Give every line of the material again, exactly as written.

## Exercise materials
※ ※ ※
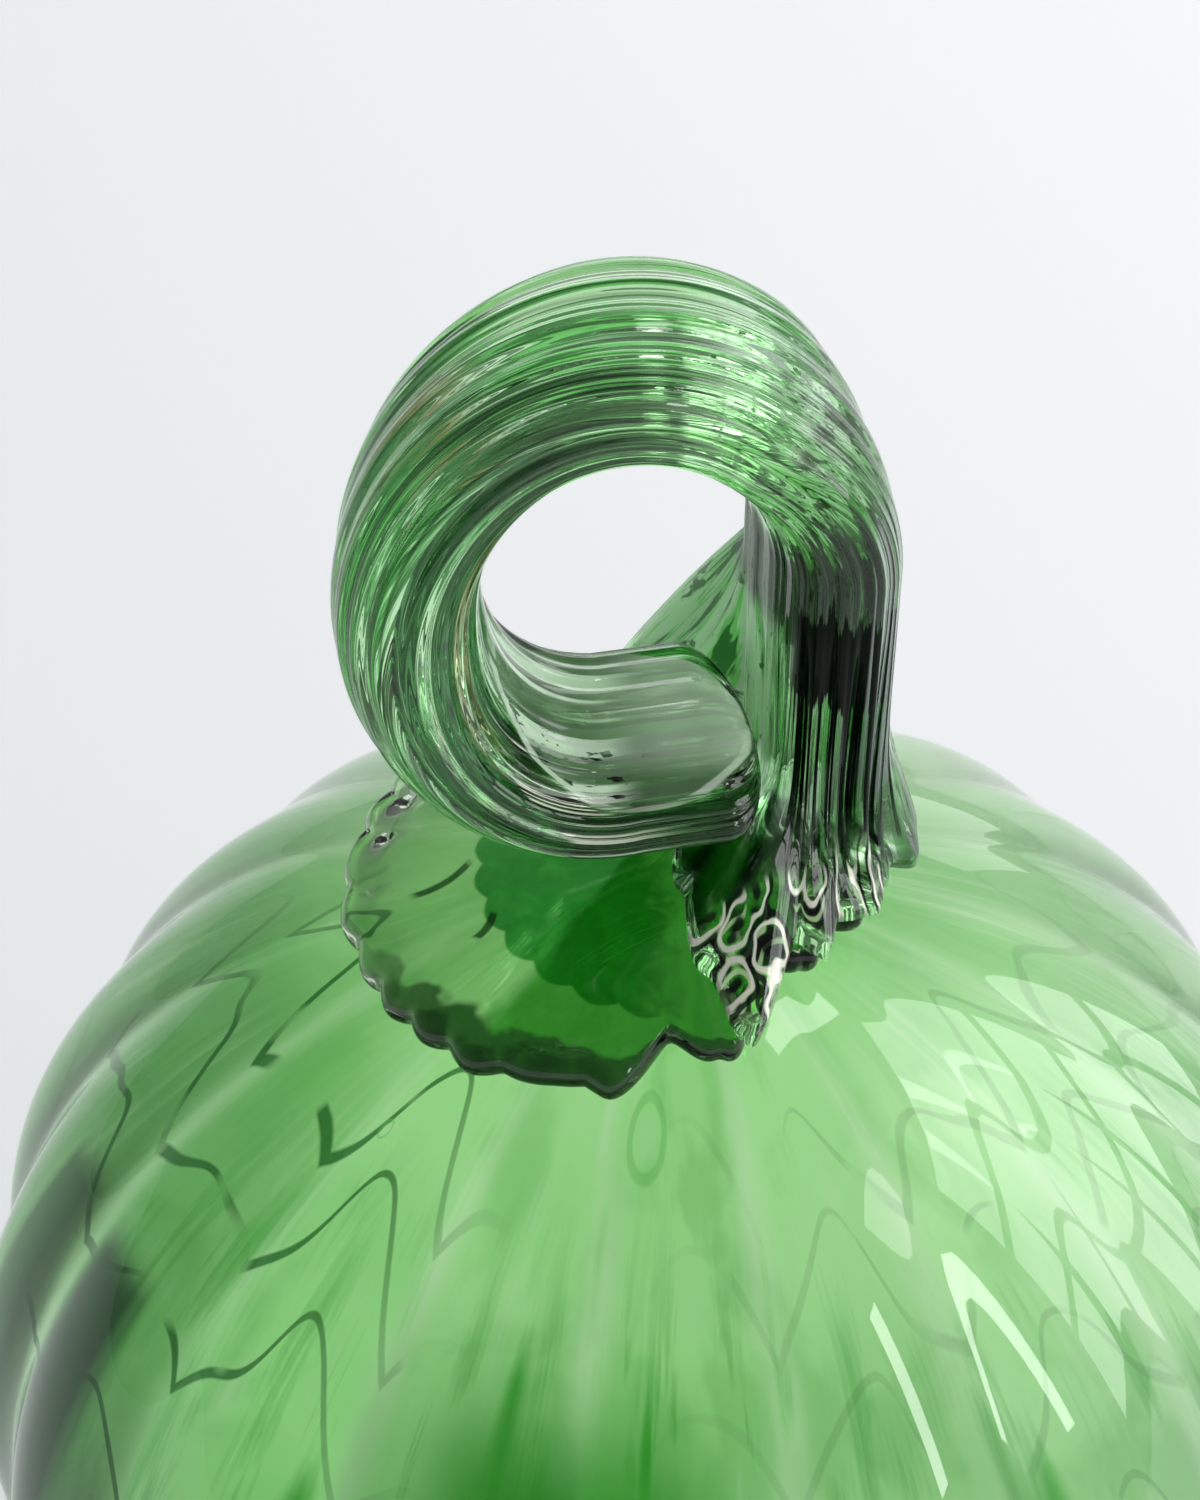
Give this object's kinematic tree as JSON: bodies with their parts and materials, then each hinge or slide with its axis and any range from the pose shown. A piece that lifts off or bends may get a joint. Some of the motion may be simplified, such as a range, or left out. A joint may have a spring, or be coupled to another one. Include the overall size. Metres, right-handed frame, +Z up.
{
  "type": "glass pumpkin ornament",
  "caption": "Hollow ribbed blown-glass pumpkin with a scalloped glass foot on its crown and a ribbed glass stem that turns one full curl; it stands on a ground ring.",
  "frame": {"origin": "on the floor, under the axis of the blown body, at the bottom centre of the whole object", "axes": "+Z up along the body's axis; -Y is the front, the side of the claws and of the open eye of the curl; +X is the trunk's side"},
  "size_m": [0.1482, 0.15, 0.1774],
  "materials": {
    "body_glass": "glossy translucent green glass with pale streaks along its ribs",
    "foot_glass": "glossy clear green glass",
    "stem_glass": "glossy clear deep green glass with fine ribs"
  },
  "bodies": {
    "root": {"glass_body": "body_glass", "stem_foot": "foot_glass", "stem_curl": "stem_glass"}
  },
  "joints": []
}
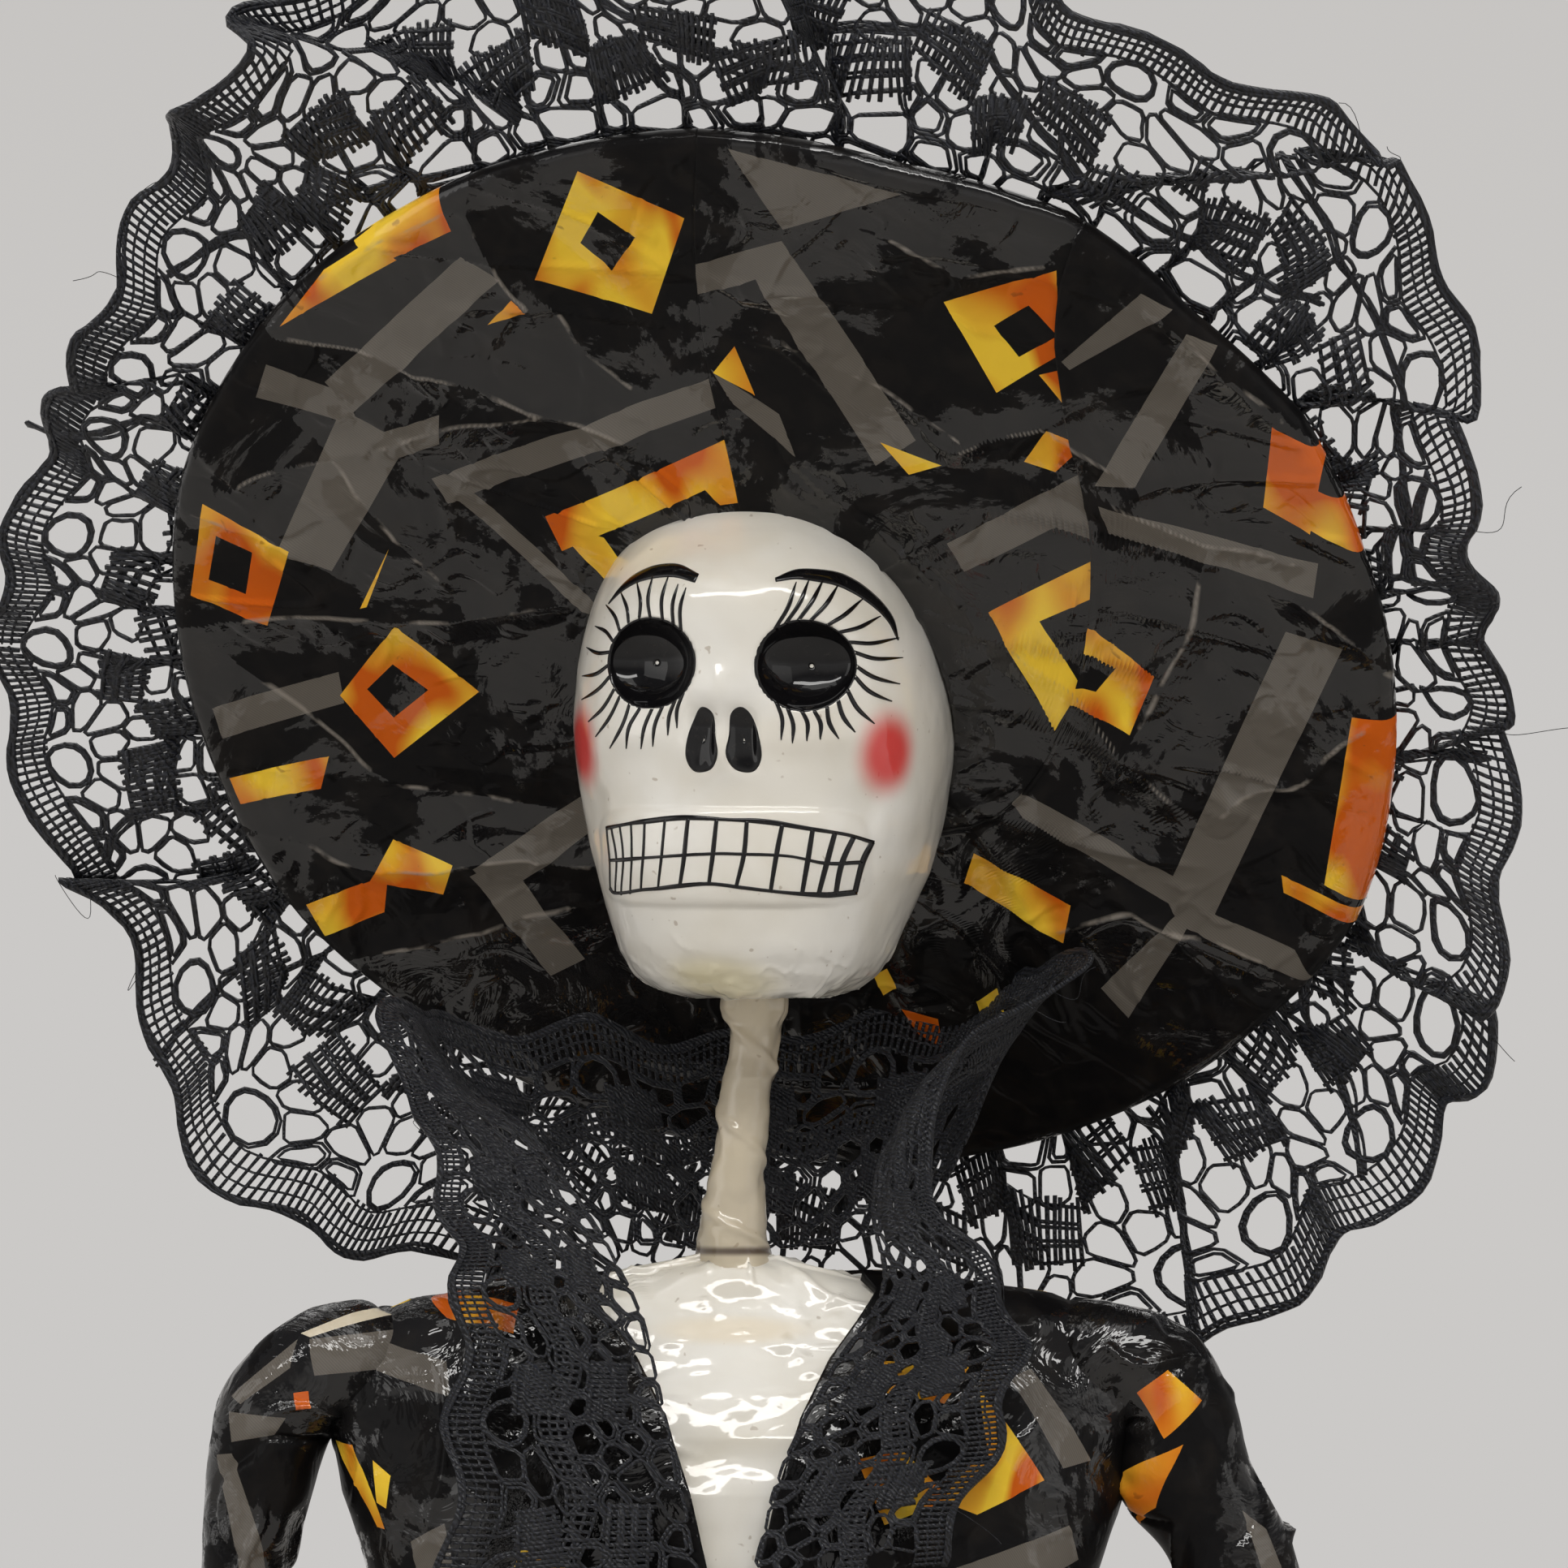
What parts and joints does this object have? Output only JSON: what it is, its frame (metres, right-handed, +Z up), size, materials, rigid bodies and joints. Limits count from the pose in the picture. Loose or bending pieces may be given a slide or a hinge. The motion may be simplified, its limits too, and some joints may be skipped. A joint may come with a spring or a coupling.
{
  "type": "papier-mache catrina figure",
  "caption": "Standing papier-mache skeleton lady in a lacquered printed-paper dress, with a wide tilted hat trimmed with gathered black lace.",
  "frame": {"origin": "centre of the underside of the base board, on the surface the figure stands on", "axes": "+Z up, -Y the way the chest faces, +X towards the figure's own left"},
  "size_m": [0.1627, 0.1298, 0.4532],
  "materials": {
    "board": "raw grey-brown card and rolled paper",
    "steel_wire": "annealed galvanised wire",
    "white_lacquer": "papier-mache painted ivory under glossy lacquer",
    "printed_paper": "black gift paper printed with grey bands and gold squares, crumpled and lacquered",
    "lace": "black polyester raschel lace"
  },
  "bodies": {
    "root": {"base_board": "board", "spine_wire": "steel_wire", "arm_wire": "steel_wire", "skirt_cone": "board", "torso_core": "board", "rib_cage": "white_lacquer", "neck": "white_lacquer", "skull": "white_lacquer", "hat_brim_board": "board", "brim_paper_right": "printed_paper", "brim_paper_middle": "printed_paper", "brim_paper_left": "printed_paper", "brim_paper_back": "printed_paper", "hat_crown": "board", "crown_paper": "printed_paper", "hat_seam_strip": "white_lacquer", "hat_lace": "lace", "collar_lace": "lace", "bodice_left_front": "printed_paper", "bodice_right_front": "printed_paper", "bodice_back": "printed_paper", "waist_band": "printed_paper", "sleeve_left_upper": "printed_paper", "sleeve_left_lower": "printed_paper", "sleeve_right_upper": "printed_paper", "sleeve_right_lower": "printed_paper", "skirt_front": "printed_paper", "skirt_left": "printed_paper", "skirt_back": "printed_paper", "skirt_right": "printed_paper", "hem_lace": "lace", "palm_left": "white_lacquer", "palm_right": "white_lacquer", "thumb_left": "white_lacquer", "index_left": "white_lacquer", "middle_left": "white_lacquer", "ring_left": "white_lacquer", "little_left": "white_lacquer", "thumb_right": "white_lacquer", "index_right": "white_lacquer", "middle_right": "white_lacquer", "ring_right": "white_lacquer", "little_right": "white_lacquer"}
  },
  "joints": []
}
※ ※ ※
## Written response
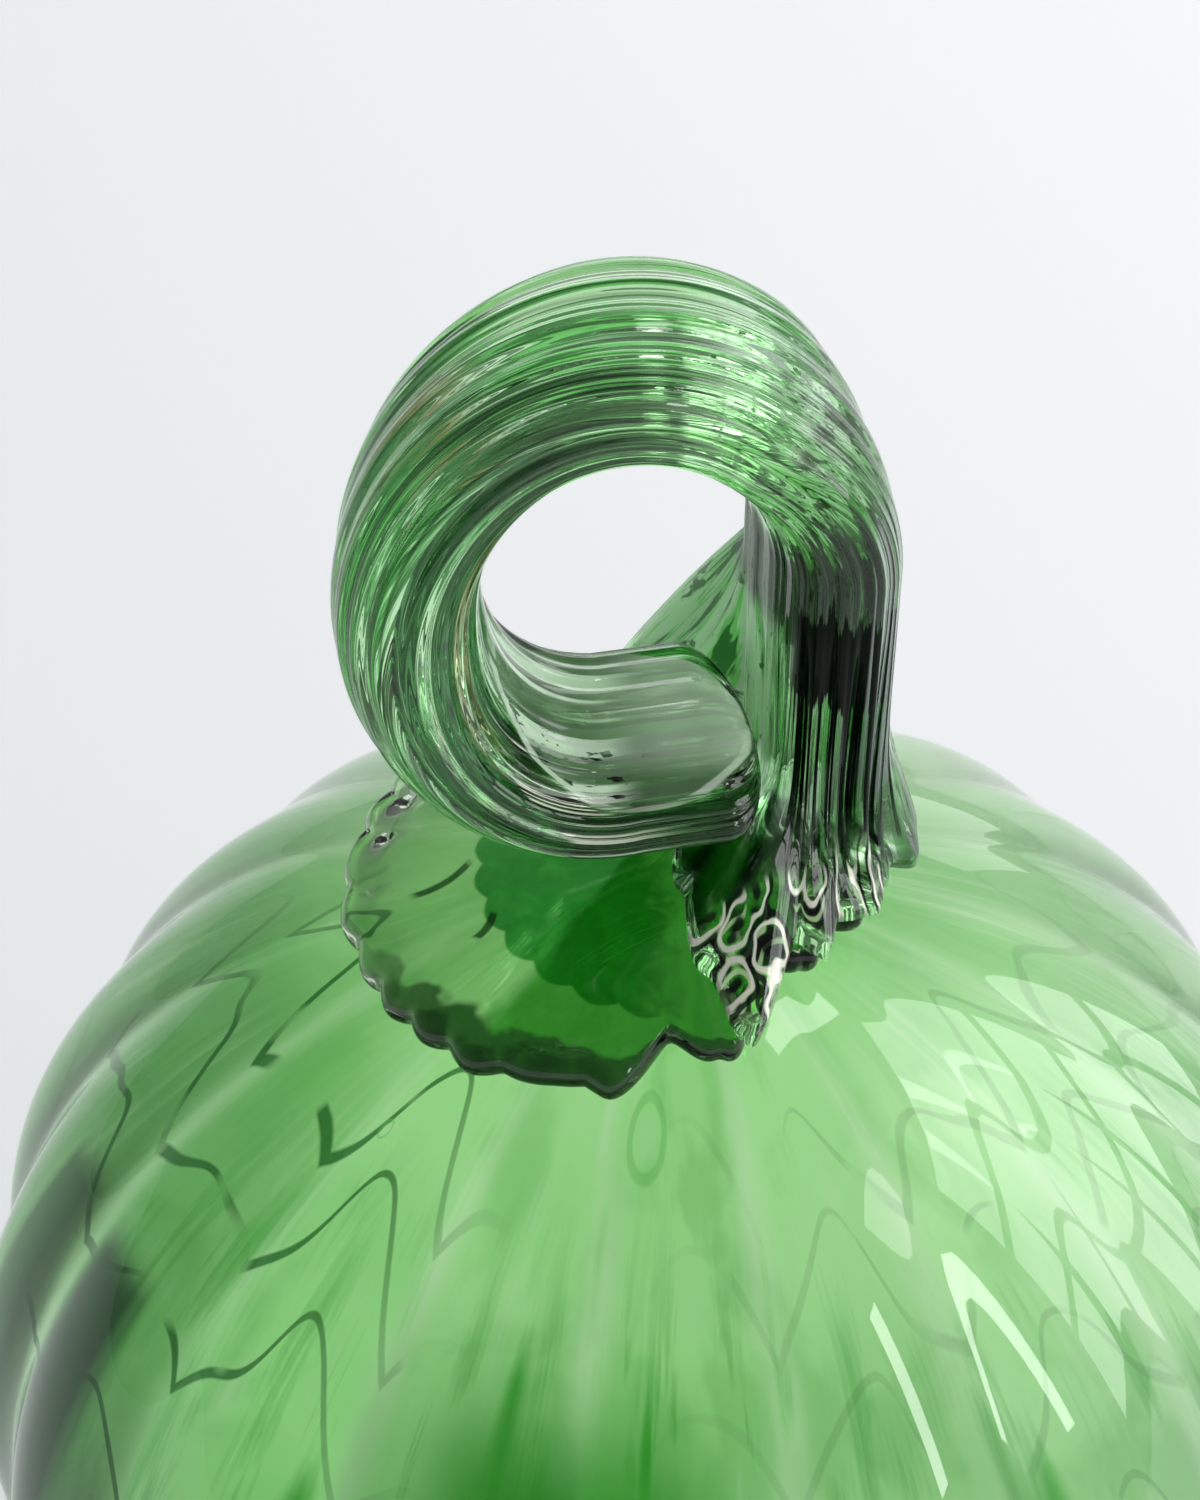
Give this object's kinematic tree as JSON: bodies with their parts and materials, then each hinge or slide with its axis and any range from the pose shown. A piece that lifts off or bends may get a joint. Some of the motion may be simplified, such as a range, or left out. A joint may have a spring, or be coupled to another one. Include the overall size. Metres, right-handed frame, +Z up.
{
  "type": "glass pumpkin ornament",
  "caption": "Hollow ribbed blown-glass pumpkin with a scalloped glass foot on its crown and a ribbed glass stem that turns one full curl; it stands on a ground ring.",
  "frame": {"origin": "on the floor, under the axis of the blown body, at the bottom centre of the whole object", "axes": "+Z up along the body's axis; -Y is the front, the side of the claws and of the open eye of the curl; +X is the trunk's side"},
  "size_m": [0.1482, 0.15, 0.1774],
  "materials": {
    "body_glass": "glossy translucent green glass with pale streaks along its ribs",
    "foot_glass": "glossy clear green glass",
    "stem_glass": "glossy clear deep green glass with fine ribs"
  },
  "bodies": {
    "root": {"glass_body": "body_glass", "stem_foot": "foot_glass", "stem_curl": "stem_glass"}
  },
  "joints": []
}
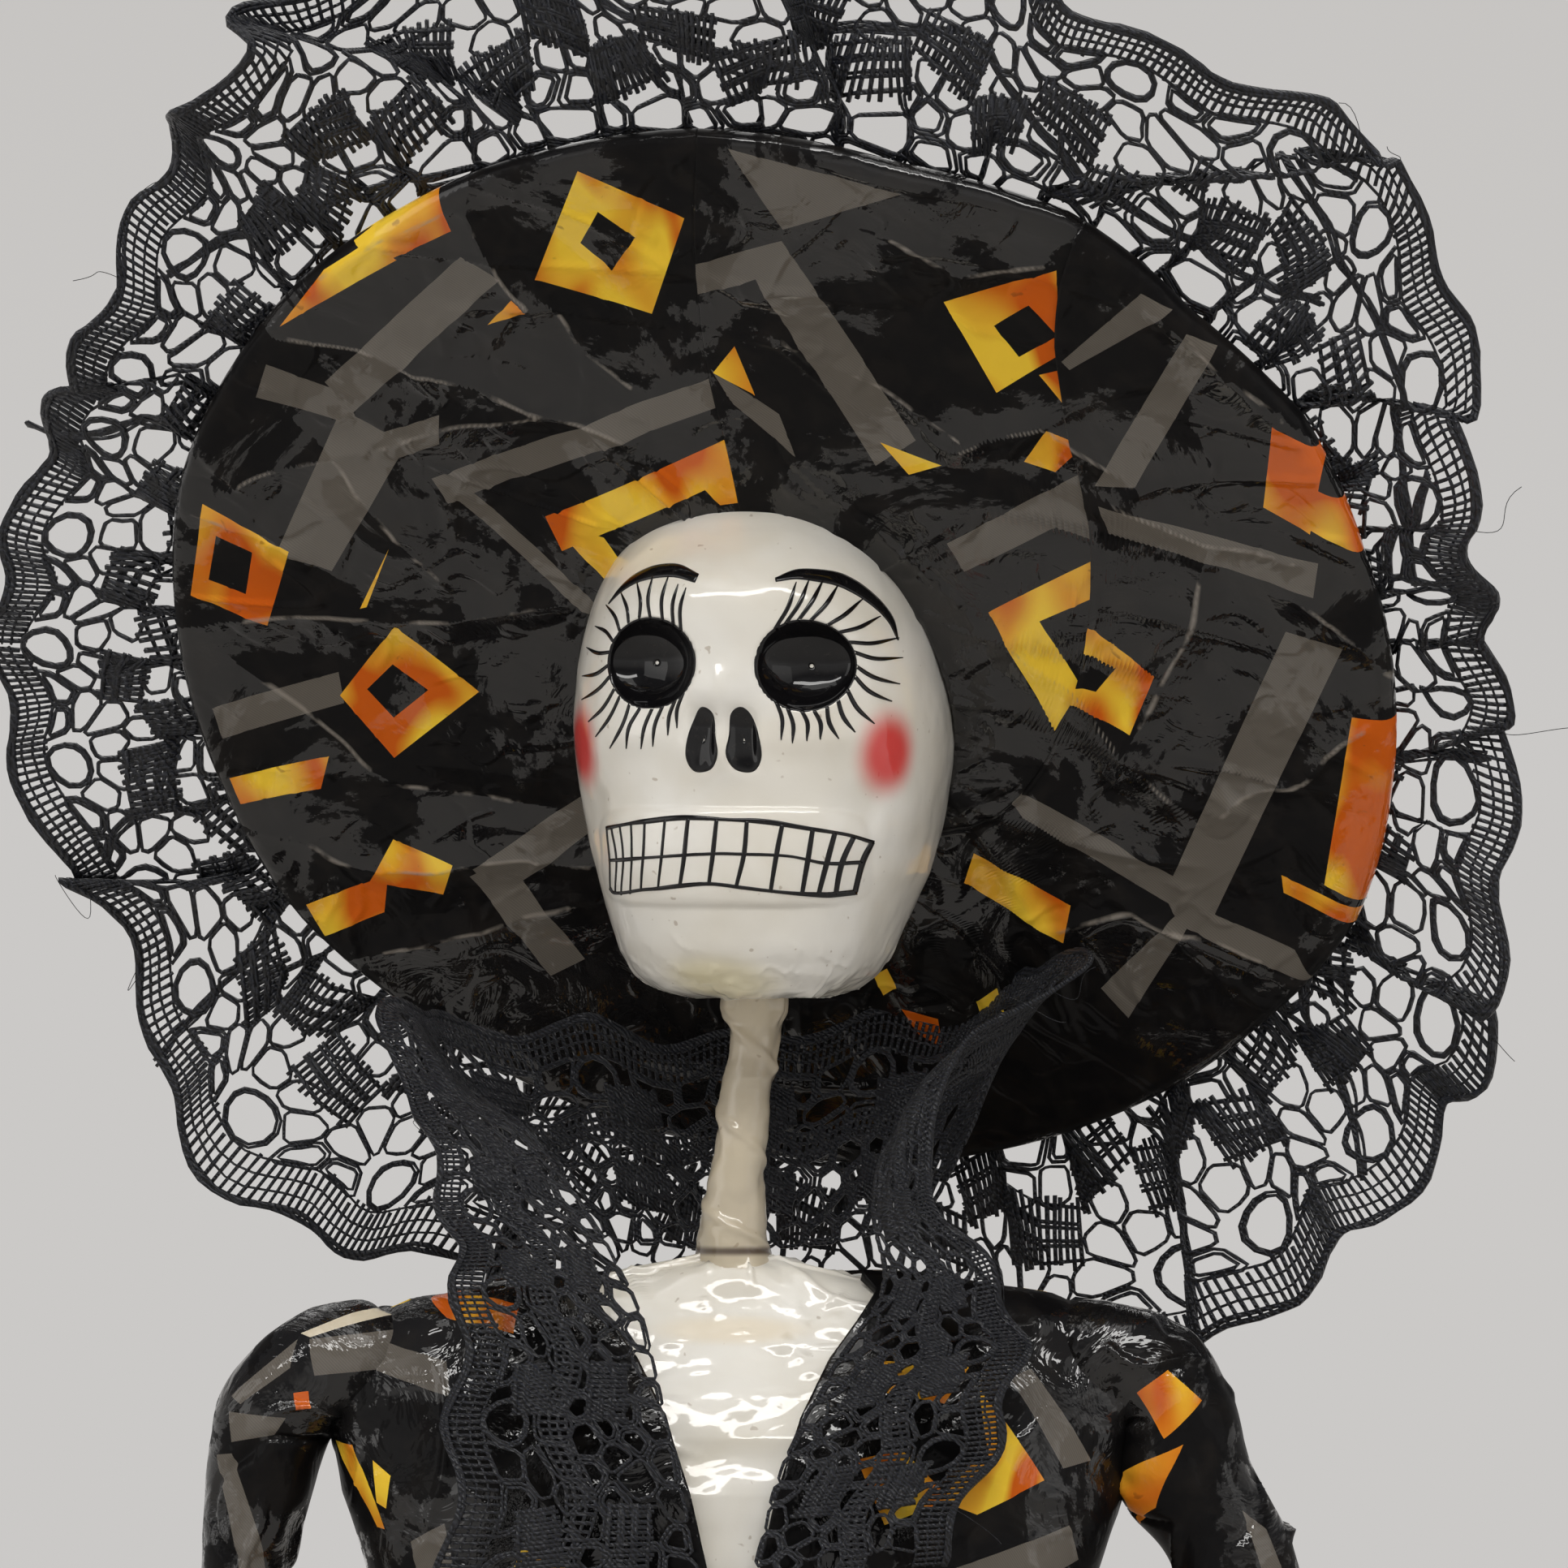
What parts and joints does this object have? Output only JSON: what it is, its frame (metres, right-handed, +Z up), size, materials, rigid bodies and joints. Limits count from the pose in the picture. Loose or bending pieces may be given a slide or a hinge. The motion may be simplified, its limits too, and some joints may be skipped. A joint may come with a spring or a coupling.
{
  "type": "papier-mache catrina figure",
  "caption": "Standing papier-mache skeleton lady in a lacquered printed-paper dress, with a wide tilted hat trimmed with gathered black lace.",
  "frame": {"origin": "centre of the underside of the base board, on the surface the figure stands on", "axes": "+Z up, -Y the way the chest faces, +X towards the figure's own left"},
  "size_m": [0.1627, 0.1298, 0.4532],
  "materials": {
    "board": "raw grey-brown card and rolled paper",
    "steel_wire": "annealed galvanised wire",
    "white_lacquer": "papier-mache painted ivory under glossy lacquer",
    "printed_paper": "black gift paper printed with grey bands and gold squares, crumpled and lacquered",
    "lace": "black polyester raschel lace"
  },
  "bodies": {
    "root": {"base_board": "board", "spine_wire": "steel_wire", "arm_wire": "steel_wire", "skirt_cone": "board", "torso_core": "board", "rib_cage": "white_lacquer", "neck": "white_lacquer", "skull": "white_lacquer", "hat_brim_board": "board", "brim_paper_right": "printed_paper", "brim_paper_middle": "printed_paper", "brim_paper_left": "printed_paper", "brim_paper_back": "printed_paper", "hat_crown": "board", "crown_paper": "printed_paper", "hat_seam_strip": "white_lacquer", "hat_lace": "lace", "collar_lace": "lace", "bodice_left_front": "printed_paper", "bodice_right_front": "printed_paper", "bodice_back": "printed_paper", "waist_band": "printed_paper", "sleeve_left_upper": "printed_paper", "sleeve_left_lower": "printed_paper", "sleeve_right_upper": "printed_paper", "sleeve_right_lower": "printed_paper", "skirt_front": "printed_paper", "skirt_left": "printed_paper", "skirt_back": "printed_paper", "skirt_right": "printed_paper", "hem_lace": "lace", "palm_left": "white_lacquer", "palm_right": "white_lacquer", "thumb_left": "white_lacquer", "index_left": "white_lacquer", "middle_left": "white_lacquer", "ring_left": "white_lacquer", "little_left": "white_lacquer", "thumb_right": "white_lacquer", "index_right": "white_lacquer", "middle_right": "white_lacquer", "ring_right": "white_lacquer", "little_right": "white_lacquer"}
  },
  "joints": []
}